Ruby is capable of much higher speeds than what RMXP achieves. The part that slows is down is usually graphics rendering, which is a built in C, which has nothing to do with Ruby other than the class is exposed to it with some interfaces that allow for it to call the functions.
 
Poorly-written scripts can cause poor performance. Poorly-made event systems can cause poor performance. It's not a fault of the engine.

It's just that your experiences with RM XP are wildly different from those of just about everyone else on the Web who talks about the differences between RM XP and RM 2003.
Care to back up that claim? That's about the opposite of true in my experience. :V
 
I'm sorry, but I really didn't come here to say anything about RMXP one way or the other. It's got nothing to do with my project, which is what I did start this thread to talk about, and if it's all the same to you, I'd really prefer not to have it hopelessly derailed before any actual discussion of my project takes place, y'know?
 
Yeah, I've seen that, and even had a few conversations with Cherry about his work.
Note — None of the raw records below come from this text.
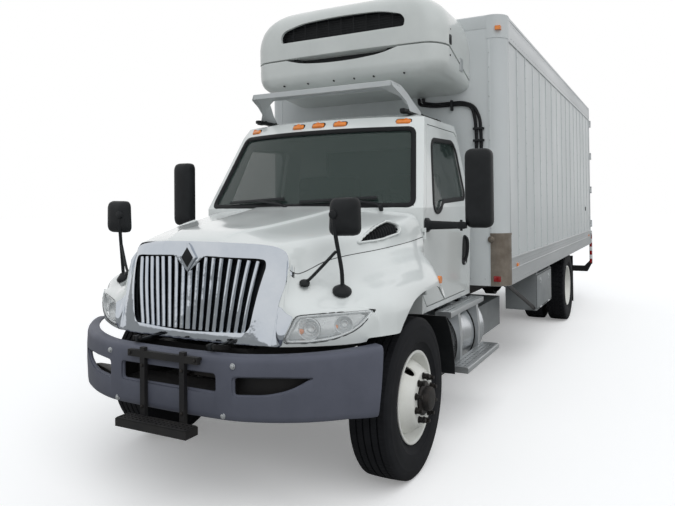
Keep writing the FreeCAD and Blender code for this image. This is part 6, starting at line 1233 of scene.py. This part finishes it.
# Cab steps: each tread wears a plate of stamped aluminium grip planking over its black carrier. Slots go
# through the plate in rows, and small raised buttons stand between them.
def planking(x0, x1, y0, y1, z, rows, pitch):
    """A plate between two corners with that many rows of slots, and the buttons between them."""
    across = np.linspace(x0, x1, rows + 2)[1:-1]
    along = np.arange(y0 + 0.05, y1 - 0.04, pitch)
    slot = slab(oblong(-0.007, -0.020, 0.007, 0.020, 0.006, 4), "XY", -0.02, 0.02)
    button = domed(oblong(-0.005, -0.005, 0.005, 0.005, 0.004, 3), "XY", [(0.0045, 0), (0.0075, 0.002)])
    raised = [(a + (x1 - x0) / (rows + 1) / 2, b + pitch / 2, z) for a in across[:-1] for b in along[:-1]]
    plate = slab(oblong(x0, y0, x1, y1, 0.01), "XY", z + 0.0012, z + 0.005, 0.001)
    return [with_holes(plate, [copies(slot, [(a, b, z) for a in across for b in along])]),
            copies(button, raised)]


treads = []
for x, depth, y, end, z, rows in ((1.226, 0.144, 0.765, 1.715, 0.540, 3),
                                  (1.086, 0.117, 0.795, 1.735, 0.945, 2)):
    nose = [(x, z - 0.040), (x + 0.0075, z - 0.036), (x + 0.0075, z + 0.001), (x, z + 0.005)]
    treads += [*planking(x - depth, x, y, end, z, rows, 0.062),
               slab(rounded(nose, 0.003, 3), "XZ", y - 0.003, end + 0.003)]
piece("cab_step_planking", mill_aluminium, both(treads), sharp=40)


# Locker: a grey painted steel box under the side rail, its door edged by a seal, with hinges below and two
# folding handles. A black strut braces it to the rail ahead of it. Its paint is an even, dull grey.
locker_grey = finish("grey_plastic", "grey_painted_steel_locker", "#8b8f91", "#7e8284", 0.25, 0.45, 0.09,
                     grain=0.004, depth=0.0001)
nodes["side_lockers"].data.materials.clear()
nodes["side_lockers"].data.materials.append(locker_grey)
seal = carry(in_plane(oblong(3.402, 0.587, 4.358, 0.968, 0.02), "YZ", 1.2505), round_section * 0.003,
             up=(1, 0, 0), closed=True)
handles = []
for y in (3.62, 4.14):
    handles += [slab(oblong(y - 0.045, 0.860, y + 0.045, 0.925, 0.012), "YZ", 1.255, 1.2590, 0.001),
                slab(oblong(y - 0.032, 0.884, y + 0.032, 0.902, 0.008), "YZ", 1.258, 1.2660, 0.002),
                rod((1.257, y - 0.05, 0.590), (1.257, y + 0.05, 0.590), 0.008, 16, 0.002)]
door_sheet = slab(oblong(3.410, 0.595, 4.350, 0.960, 0.02), "YZ", 1.2495, 1.2560, 0.002)
piece("locker_door", locker_grey, [door_sheet])
piece("locker_seal", black_rubber, [seal])
piece("locker_handles", mill_aluminium, handles)
strut_run = np.array([(1.225, 2.060, 1.030), (1.225, 2.7325, 0.815), (1.225, 3.405, 0.600)])
strut = [carry(strut_run, oblong(-0.006, -0.022, 0.006, 0.022, 0.004, 3), up=(0, 0.3, 1)),
         slab(oblong(2.02, 1.000, 2.12, 1.060, 0.012), "YZ", 1.212, 1.222, 0.002),
         rod((1.215, 2.07, 1.030), (1.240, 2.07, 1.030), 0.013, 6, 0.003),
         rod((1.215, 3.398, 0.604), (1.240, 3.398, 0.604), 0.013, 6, 0.003)]
piece("locker_strut", chassis_black, strut)


# Bumper step: a tread folded from steel sheet and painted black, with three rows of punched grip holes.
# Clamps with hexagon bolts hold it under the bumper.
grip_spots = [(x, y, 0.568) for y in (-1.245, -1.220, -1.195) for x in np.arange(-0.24, 0.25, 0.030)]
step_plate = with_holes(slab(oblong(-0.262, -1.268, 0.262, -1.172, 0.008), "XY", 0.5660, 0.5700, 0.001),
                        [copies(rod((0, 0, -0.01), (0, 0, 0.01), 0.0075, 8), grip_spots)])
bolts = [rod((x, -1.171, z), (x, -1.180 - deeper, z), 0.010, 6, 0.002)
         for x, z, deeper in ((0.150, 0.62, 0), (0.150, 0.86, 0), (0.245, 0.925, 0.002))]
piece("bumper_step_plate", chassis_black, [step_plate])
piece("bumper_step_bolts", forged_steel, both(bolts))


# Rear guard posts: red and white retroreflective bands round their outer and rear faces. The white ones
# are bright, even and half dull.
reflector_white = finish("box_white", "white_retroreflective_sheet", "#e6e8e8", "#dadcdc", 0.05, 0.35, 0.05)
post_line = oblong(1.2425, 8.6895, 1.2875, 8.7703, 0.004, 3)
for name, look, first in (("red", red_lens, 0), ("white", reflector_white, 1)):
    bands = [slab(post_line, "XY", low, low + 0.075) for low in np.arange(0.66, 1.20, 0.075)[first::2]]
    piece("guard_bands_" + name, look, both(bands))
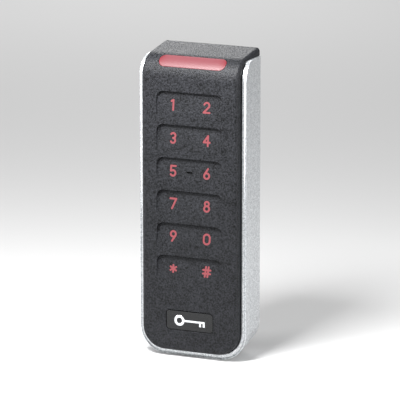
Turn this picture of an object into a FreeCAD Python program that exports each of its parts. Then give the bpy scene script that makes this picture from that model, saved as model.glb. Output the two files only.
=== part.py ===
import FreeCAD, Part
import math
import os

import Sketcher
from FreeCAD import Placement, Rotation, Vector

# Narrow keypad card reader for a door mullion.
# +X is right as seen from the front, the front faces -Y, +Z is up and the wall is the plane y = 0.
# Every "depth" below is a distance from the wall towards the front, so depth = -y.

SIZES = [
    # overall
    ("total_width", 45.0), ("total_height", 121.5), ("total_depth", 21.5),
    # silver trim frame
    ("trim_depth", 18.2), ("trim_draft", 1.8), ("trim_wall", 1.5), ("trim_lip", 1.9),
    ("trim_lip_bottom", 2.2), ("trim_top_drop", 3.1), ("trim_bend", 7.5),
    ("trim_corner", 11.0), ("cavity_corner", 8.0), ("shelf_depth", 14.0),
    ("groove_inset", 0.5), ("groove_width", 0.3), ("groove_depth", 0.35),
    # front cover
    ("cover_gap", 0.3), ("cover_front_wall", 2.2), ("cover_side_wall", 2.4), ("cover_top_wall", 1.8),
    ("cover_rise", 3.0), ("cover_bend", 9.0), ("cover_edge", 1.5), ("cover_corner", 9.1),
    # keypad scoops and their legends
    ("key_rows", 6), ("row_pitch", 13.0), ("first_row_drop", 15.7), ("scoop_width", 27.8),
    ("scoop_height", 9.8), ("scoop_depth", 1.2), ("scoop_corner", 2.8),
    ("legend_spread", 14.2), ("legend_drop", 5.25), ("legend_stroke", 0.72), ("legend_wide", 2.5),
    ("legend_tall", 3.8), ("legend_sink", 0.35), ("tactile_length", 2.2), ("tactile_height", 0.5),
    ("tactile_rise", 0.35), ("tactile_root", 0.4),
    # light bar across the top bend
    ("lens_length", 28.0), ("lens_height", 5.8), ("lens_corner", 2.6), ("lens_angle", 49.5),
    ("lens_fit", 0.05), ("light_guide_gap", 0.15), ("light_guide_thick", 1.8), ("led_height", 0.6),
    ("led_length", 1.6), ("led_width", 0.8), ("small_board", 0.8), ("bar_led_count", 5),
    ("light_guide_rim", 0.7), ("bar_board_rim", 0.5), ("bar_board_tail", 1.5),
    # badge
    ("badge_width", 19.8), ("badge_height", 7.7), ("badge_thick", 0.8), ("badge_corner", 1.3),
    ("badge_gap", 0.2), ("badge_sink", 0.2), ("badge_rise", 15.05), ("emblem_length", 13.0),
    ("emblem_bow", 2.2), ("emblem_hole", 1.1), ("emblem_bar", 0.9), ("emblem_rise", 0.15),
    ("emblem_tooth", 1.87), ("emblem_tooth_pitch", 1.53),
    # wall plate
    ("plate_thick", 1.5), ("plate_inset", 0.9), ("plate_corner", 2.0), ("hook_drop", 7.45),
    ("hook_spread", 22.0), ("hook_width", 4.0), ("hook_gap", 1.6), ("hook_overlap", 1.2),
    ("tab_rise", 9.75), ("tab_width", 9.0), ("tab_reach", 9.0), ("wall_screw_spacing", 83.3),
    ("wall_screw_radius", 2.0), ("opening_width", 19.0), ("opening_height", 32.0),
    # rear housing
    ("plate_gap", 0.3), ("case_gap", 0.2), ("case_wall", 1.5), ("rim_gap", 0.2), ("hook_play", 0.6),
    ("hook_lift", 0.9), ("hook_swing", 1.5), ("tab_play", 0.7), ("tab_swing", 0.9),
    ("cup_radius", 4.6), ("cup_depth", 4.0), ("cup_wall", 1.2), ("bay_width", 21.6),
    ("bay_height", 32.6), ("bay_floor", 7.0), ("bay_wall", 1.2),
    ("post_radius", 2.6), ("post_gap", 0.5), ("post_board_gap", 0.0), ("post_low_rise", 14.75),
    ("pilot_room", 0.5), ("window_sleeve", 0.8), ("seal_width", 0.9), ("seal_thick", 0.9),
    # main board and what it carries
    ("board_gap", 0.2), ("board_thick", 1.6), ("board_side_gap", 0.5), ("board_top_drop", 10.75),
    ("board_low_rise", 11.45), ("terminal_count", 5), ("terminal_pitch", 3.5), ("terminal_tall", 7.5),
    ("terminal_level", 12.0), ("terminal_stand", 2.8), ("terminal_screw", 1.1),
    ("terminal_screw_inset", 0.5), ("terminal_screw_tall", 1.6), ("terminal_screw_shift", 1.0),
    ("terminal_slot_width", 0.4), ("terminal_slot_depth", 0.6), ("terminal_well_room", 0.2),
    ("terminal_window", 0.2), ("wire_entry", 2.2), ("wire_depth", 4.6), ("wire_reach", 4.6),
    ("cage_thick", 0.4), ("cage_inset", 0.6), ("shield_size", 14.0), ("shield_tall", 2.0),
    ("shield_across", 6.0), ("shield_gap", 12.5), ("chip_size", 9.0), ("chip_tall", 1.2),
    ("chip_across", 4.0), ("chip_gap", 7.0), ("sounder_radius", 6.5), ("sounder_tall", 4.0),
    ("sounder_gap", 6.05), ("sound_hole", 1.2), ("sound_hole_depth", 1.0), ("link_length", 15.0),
    ("link_width", 2.5), ("link_rise", 2.6), ("link_socket_tall", 4.0), ("small_columns", 4),
    ("small_rows", 3), ("small_across", 9.5), ("small_gap", 12.5), ("small_step_x", 2.6),
    ("small_step_z", 4.5), ("small_wide", 1.6), ("small_long", 2.6), ("small_tall", 0.9),
    ("window_radius", 2.2), ("window_across", 14.0), ("window_level", 25.0), ("pane_proud", 0.4),
    ("sensor_size", 3.2), ("sensor_tall", 2.6),
    # keypad board, light guide and antenna
    ("keypad_side", 0.7), ("keypad_top_gap", 0.65), ("keypad_tail", 3.45), ("keypad_thick", 1.2),
    ("guide_thick", 1.5), ("guide_gap", 0.1), ("guide_tail", 1.95), ("led_room", 0.2),
    ("coil_width", 1.8), ("coil_thick", 0.9), ("coil_inset", 0.6), ("coil_corner", 2.5),
    ("ferrite_thick", 0.5), ("ferrite_gap", 0.1), ("ferrite_inset", 1.0), ("peg_radius", 0.9),
    ("peg_fit", 0.1), ("peg_inset", 3.5),
    # fasteners
    ("case_screw_radius", 1.25), ("case_screw_fit", 0.05), ("case_screw_length", 10.0),
    ("case_head_radius", 2.2), ("case_head_tall", 1.5), ("case_head_fit", 0.15),
    ("case_head_sink", 2.0), ("cross_reach", 1.3), ("cross_width", 0.56), ("cross_depth", 0.8),
    ("lock_screw_depth", 6.2), ("lock_screw_radius", 1.5),
    ("lock_screw_fit", 0.05), ("lock_head_radius", 2.75), ("lock_head_tall", 1.4),
    ("lock_travel", 2.0), ("lock_clear", 0.7), ("lock_head_fit", 0.4), ("lock_socket", 0.95),
    ("lock_socket_depth", 1.0), ("lock_pin", 0.3),
    ("washer_radius", 2.6), ("washer_thick", 0.5), ("washer_play", 0.05),
]

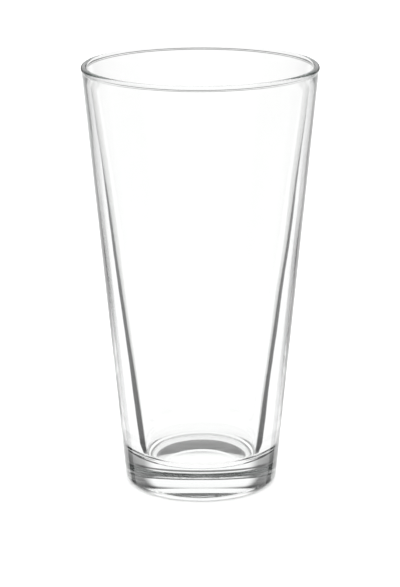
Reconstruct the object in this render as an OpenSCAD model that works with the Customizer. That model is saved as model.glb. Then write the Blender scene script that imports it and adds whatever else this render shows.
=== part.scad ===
// Straight-sided conical pint glass, pressed in one piece of clear soda-lime glass.
// Millimetres. +Z is up, the origin is the centre of the ring that the glass stands on.

/* [Size] */
// Height from the standing ring to the top of the lip
height = 168.15; // [150:0.05:185]
// Widest diameter, at the lip
lip_d = 91.95; // [88:0.05:96]
// Diameter of the outer cone where it would meet the table
base_d = 60; // [56:0.5:64]

/* [Lip] */
// Thickness of the fire-polished lip
lip_t = 2.4; // [2.2:0.1:2.8]
// How far the lip's bead stands out of the outer cone
bead = 0.25; // [0.1:0.05:0.4]

/* [Bowl] */
// Height of the bowl's floor above the table
floor_z = 12; // [10:0.5:18]
// Diameter of the bowl's cone where it would meet the floor
bowl_d = 44.6; // [42:0.2:50]
// How far the wall swells towards the bowl just under the lip
lip_step = 0.12; // [0.05:0.01:0.2]
// Radius of the fillet round the floor
floor_fillet = 4.5; // [3:0.1:9]

/* [Foot] */
// Radius of the heel, between the wall and the standing ring
heel_r = 2.8; // [2:0.1:6]
// Diameter of the hollow under the base
punt_d = 40; // [30:0.5:44]
// Depth of that hollow at its centre
punt_depth = 2; // [1:0.1:4]

/* [Hidden] */
$fn = 128;

lip_r = lip_t / 2;                    // the lip is a full round
lip_c = [lip_d / 2 - lip_r, height - lip_r];   // centre of that round
wall_top = [lip_d / 2 - bead, lip_c.y];        // the outer cone's top edge
bowl_top = [lip_c.x - lip_r + lip_step, lip_c.y];  // the bowl cone's top edge

outer_lean = atan((wall_top.x - base_d / 2) / wall_top.y);
bowl_lean = atan((bowl_top.x - bowl_d / 2) / (bowl_top.y - floor_z));

// Centre of a round of radius r that touches the level line z = z0 and, on its right,
// the cone line that starts at [x0, z0] and leans outwards by the angle lean.
function round_centre(x0, z0, lean, r) = [x0 + r * tan(lean) - r / cos(lean), z0 + r];

// Point where that round meets the cone line
function cone_touch(c, lean, r) = c + r * [cos(lean), -sin(lean)];

heel_c = round_centre(base_d / 2, 0, outer_lean, heel_r);
heel_t = cone_touch(heel_c, outer_lean, heel_r);
fillet_c = round_centre(bowl_d / 2, floor_z, bowl_lean, floor_fillet);
fillet_t = cone_touch(fillet_c, bowl_lean, floor_fillet);

// Radius of the shallow sphere that shapes the hollow under the base
punt_r = (pow(punt_d / 2, 2) + pow(punt_depth, 2)) / (2 * punt_depth);
over = 1;   // how far a cut runs past the surface it opens

// Outside of the glass, as half of an upright section
module outside_section() {
    polygon([[0, 0], [heel_c.x, 0], heel_t, wall_top, [0, wall_top.y]]);
    translate(heel_c) circle(r = heel_r);
}

// Hollow of the bowl, open at the top
module bowl_section() {
    polygon([[0, floor_z], [fillet_c.x, floor_z], fillet_t, bowl_top,
             [bowl_top.x, height + over], [0, height + over]]);
    translate(fillet_c) circle(r = floor_fillet);
}

// Hollow under the base
module punt_section() {
    translate([0, punt_depth - punt_r]) circle(r = punt_r, $fn = 512);
}

// The whole glass: thick base, tapering wall and round lip are one pressed solid
module glass() {
    color([0.86, 0.9, 0.9, 0.35])
    rotate_extrude($fn = 256) {
        difference() {
            outside_section();
            bowl_section();
            punt_section();
        }
        translate(lip_c) circle(r = lip_r);
    }
}

glass();
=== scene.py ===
# %% [markdown]
# # A pint glass
# The real object is one piece of clear glass: a gob of molten soda-lime glass is pressed and blown in
# a round mould, then its lip is melted smooth in a flame. So there is one piece to make here, and all
# the work is in its section, in the small marks that moulding and use leave on it, and in the light,
# because clear glass shows nothing but what it bends and reflects.
#
# The frame holds the engineering model of the glass at its real size. Everything below is in metres,
# in that same frame, with +Z up and the table at Z = 0.

# %% Load the frame
import math

import bmesh
import bpy
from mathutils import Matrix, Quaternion, Vector, noise


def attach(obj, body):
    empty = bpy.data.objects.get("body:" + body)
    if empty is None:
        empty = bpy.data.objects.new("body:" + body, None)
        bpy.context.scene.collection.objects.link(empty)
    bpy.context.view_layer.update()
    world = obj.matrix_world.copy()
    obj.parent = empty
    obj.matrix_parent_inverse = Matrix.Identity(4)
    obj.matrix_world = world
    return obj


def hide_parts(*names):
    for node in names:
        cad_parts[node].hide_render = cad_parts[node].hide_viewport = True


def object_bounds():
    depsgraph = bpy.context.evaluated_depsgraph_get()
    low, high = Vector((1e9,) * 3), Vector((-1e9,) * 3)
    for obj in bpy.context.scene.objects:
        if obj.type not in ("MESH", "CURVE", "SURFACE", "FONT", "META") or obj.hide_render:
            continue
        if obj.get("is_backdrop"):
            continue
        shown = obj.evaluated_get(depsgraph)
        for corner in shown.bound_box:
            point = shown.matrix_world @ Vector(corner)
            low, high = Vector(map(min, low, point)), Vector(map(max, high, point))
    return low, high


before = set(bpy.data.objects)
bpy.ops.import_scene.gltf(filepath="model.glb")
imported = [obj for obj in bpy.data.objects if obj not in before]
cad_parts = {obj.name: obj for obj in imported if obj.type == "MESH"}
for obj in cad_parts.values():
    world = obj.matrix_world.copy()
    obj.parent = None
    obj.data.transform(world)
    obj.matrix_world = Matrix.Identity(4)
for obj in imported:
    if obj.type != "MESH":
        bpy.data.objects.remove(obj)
cad_low, cad_high = (list(corner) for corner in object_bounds())
MM = 0.001
print("frame box:", cad_low, cad_high)

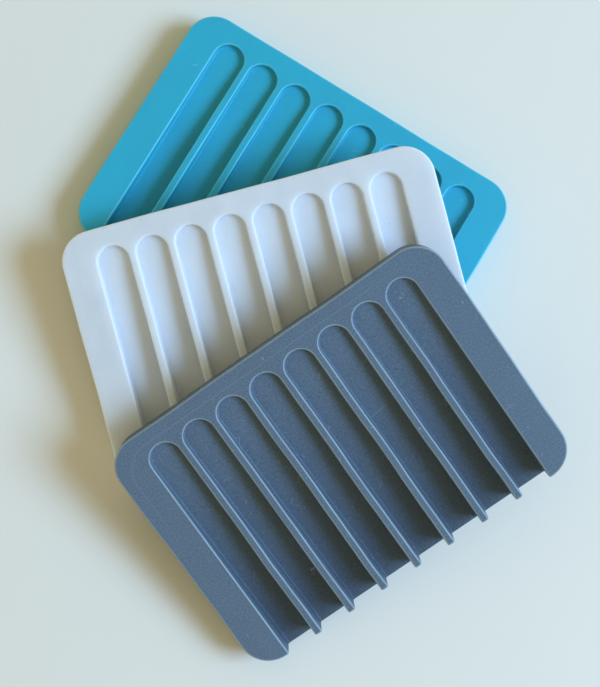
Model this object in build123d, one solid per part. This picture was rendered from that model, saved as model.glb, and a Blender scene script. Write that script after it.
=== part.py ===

He's a good guy, and quite good at reverse engineering RPG Maker internals. He's even helped me out with a few file format details, and I've got a lot of respect for his skills.

He's just taking a different approach to improving on the RPG Maker concept than I am. Personally I think that my approach is more flexible and in the end will allow designers to do more because it removes the RPG Maker editor, with all its limitations, from the picture entirely and replaces it with something designed from the ground up to be more powerful, instead of trying to bolt new functionality onto it and work around its limitations.